4.2 Vertical coordinates

Vertical coordinates contains information for height (for atmospheric variables) or depth (for oceanic ones). Soil depth is considered as separated fixed level fields. For atmospheric fields we make use of pressure coordinates. Pressure is oriented from ground to atmosphere top and is expressed in standard units (Pa). It is not prescribed to make use of the same values for height axis. Toolbox implements interpolation system to report data on the same coordinate values. A positive attribute with a value of up or down (case insensitive) should be indicated. Axis is Z.

double plev(plev);
plev:standard_name = "air_pressure" ; 
plev:units = "Pa" ; 
plev:positive = "down" ; 
plev:axis = "Z" ; 

For depth the vertical type may be indicated providing the standard_name attribute with an appropriate value and the axis attribute with the value Z.

double depth(depth)
depth:standard_name = "depth_below_geoid" ; 
depth:units = "m" ; 
depth:positive = "down" ; 
depth:axis = "Z" ; 

4.3 Time Coordinates

Time coordinates should take into account the structure of seasonal forecasts that are a main component of the CDS. In general, forecasts are characterized by a reference time, i.e. the time of the analysis from which the forecast was made, a valid time, i.e. the time represented by the forecast and period, i.e. the interval between the forecast reference time and the validity time. 

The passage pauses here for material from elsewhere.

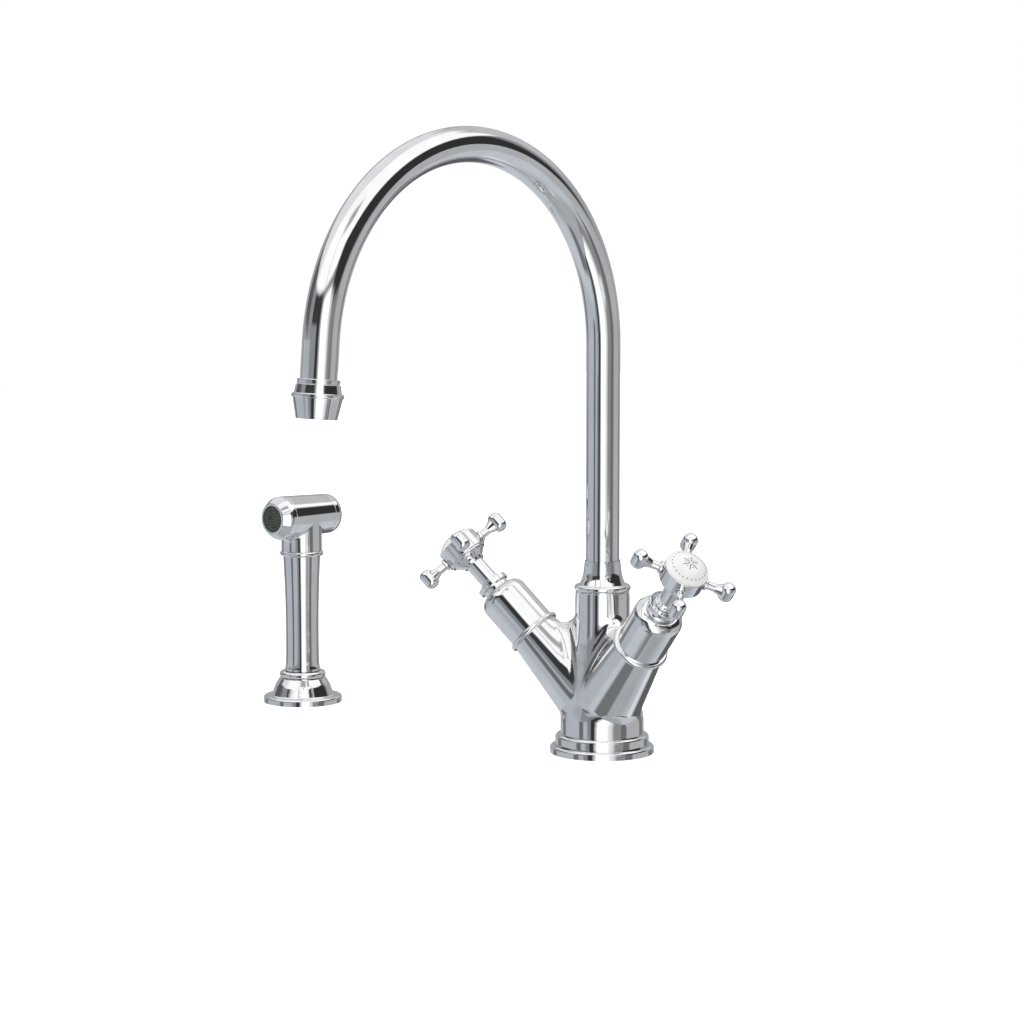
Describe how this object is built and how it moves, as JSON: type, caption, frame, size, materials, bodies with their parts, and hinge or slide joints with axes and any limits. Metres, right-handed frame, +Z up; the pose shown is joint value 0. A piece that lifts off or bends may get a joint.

Within the toolbox a time coordinate is used to contain:

  • Time value for instantaneous fields.
  • First time value for accumulated or averaged fields (in the format yyyy:mm:dd:00:00) .
  • Valid instantaneous time of the forecast fields.

Time is defined in hours since a defined date. 

double time; 
time:standard_name = "time"; 
time:long_name = "valid time";
time:units = "hours since 2016-10-26T00:00:00Z"; 
time:calendar = "gregorian"; 
time:axis = "T"; 

Leadtime coordinate is analogous to the forecast_reference_time and is the initial time of the forecast expressed in the same units of time.

double leadtime; 
leadtime:standard_name = "leadtime"; 
leadtime:long_name = "hours since forecast_reference_time";
leadtime:units = "hours since 2016-10-26T00:00:00Z"; 
leadtime:calendar = "gregorian"; 

The forecast_period corresponding to the length of the forecast can be derived as the difference between time and leadtime.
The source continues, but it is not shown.